Sylvia and Bert are just now starting to take pictures with digital rather than film cameras. So Bert is busy trying to master the process: getting the images captured on their cameras into the digital printer, printed, and mounted in the same amount of time as he had before. He and presumably Sylvia are paid a standard rate per day, but they are eligible for bonuses if they exceed a certain amount in sales for the day. We think the pictures with cardboard frames cost 100 pesos, or about 2 dollars, so they are quite reasonable. The biggest obstacle is that everyone has a digital camera these days, so they have to be convinced that the picture being offered isn’t one that they’ve already taken, or that the framed picture is souvenir enough.

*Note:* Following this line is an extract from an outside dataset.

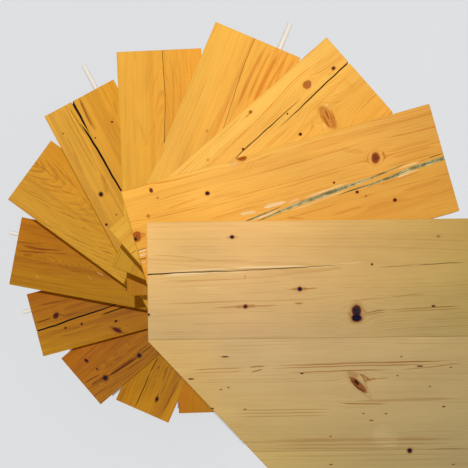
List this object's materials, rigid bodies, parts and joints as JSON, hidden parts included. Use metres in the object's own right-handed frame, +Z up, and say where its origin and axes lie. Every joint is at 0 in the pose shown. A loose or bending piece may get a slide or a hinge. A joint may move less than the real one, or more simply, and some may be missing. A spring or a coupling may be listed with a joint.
{
  "type": "spiral staircase",
  "caption": "Spiral staircase of thick pine plank treads round a steel column, with white sleeves, a floor plate, pins for the walls and a corner-cut plank landing.",
  "frame": {"origin": "on the floor, at the axis of the column, in the underside of the round floor plate", "axes": "+Z up along the column; the landing lies towards +X and -Y, and its free long edge runs along X"},
  "size_m": [1.5785, 1.5665, 2.6],
  "materials": {
    "tread_pine": "satin lacquer, golden",
    "landing_pine": "matt, pale",
    "batten_pine": "planed",
    "white_paint": "semi-gloss"
  },
  "bodies": {
    "root": {"tread_01": "tread_pine", "tread_02": "tread_pine", "tread_03": "tread_pine", "tread_04": "tread_pine", "tread_05": "tread_pine", "tread_06": "tread_pine", "tread_07": "tread_pine", "tread_08": "tread_pine", "tread_09": "tread_pine", "tread_10": "tread_pine", "tread_11": "tread_pine", "tread_12": "tread_pine", "landing_plank_1": "landing_pine", "landing_plank_2": "landing_pine", "landing_plank_3": "landing_pine", "landing_batten_1": "batten_pine", "landing_batten_2": "batten_pine", "landing_batten_3": "batten_pine", "sleeve_01": "white_paint", "sleeve_02": "white_paint", "sleeve_03": "white_paint", "sleeve_04": "white_paint", "sleeve_05": "white_paint", "sleeve_06": "white_paint", "sleeve_07": "white_paint", "sleeve_08": "white_paint", "sleeve_09": "white_paint", "sleeve_10": "white_paint", "sleeve_11": "white_paint", "sleeve_12": "white_paint", "sleeve_13": "white_paint", "wall_pin_03": "white_paint", "wall_pin_05": "white_paint", "wall_pin_07": "white_paint", "wall_pin_08": "white_paint", "column": "white_paint", "base_plate": "white_paint", "head_plate": "white_paint"}
  },
  "joints": []
}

One thing about Bert, though, and it is typical of so many Filipinos. No matter how things are going, he is always smiling. There are times when it is impossible for him to make his commission quota, since there are days when there are only 40 or so guests. We are now heading into peak tourist season, so we hope that fact and the new digital prints will enable Sylvia and Bert to hit their quotas.
Steve and Marcia
From Marcia’s sister Mary, who has lived in the Bahamas for her adult life:
Your sweeper story reminded me of this - A couple months ago I helped [our daughter] Anne Marie set up a party for a family that had a young Filipina nanny. The mother took the children somewhere to get them out of the way and left the nanny to tidy up inside the house while Anne Marie and I worked around the pool outside. The nanny had a short (like half the usual height) natural straw broom, not typical in the Bahamas, with which she was sweeping what had proven to be a very impractical dark hardwood floor while at the same time having one foot in a disposable duster from a Swiffer dust mop with which she was polishing the area she had just swept. She worked her way across the floor in a very graceful and rhythmic fashion as I stood in awe. The floor looked brand new when she finished. At first I thought the duster was designed to be used on a foot but she laughed and told me what it was. Quite clever, I thought.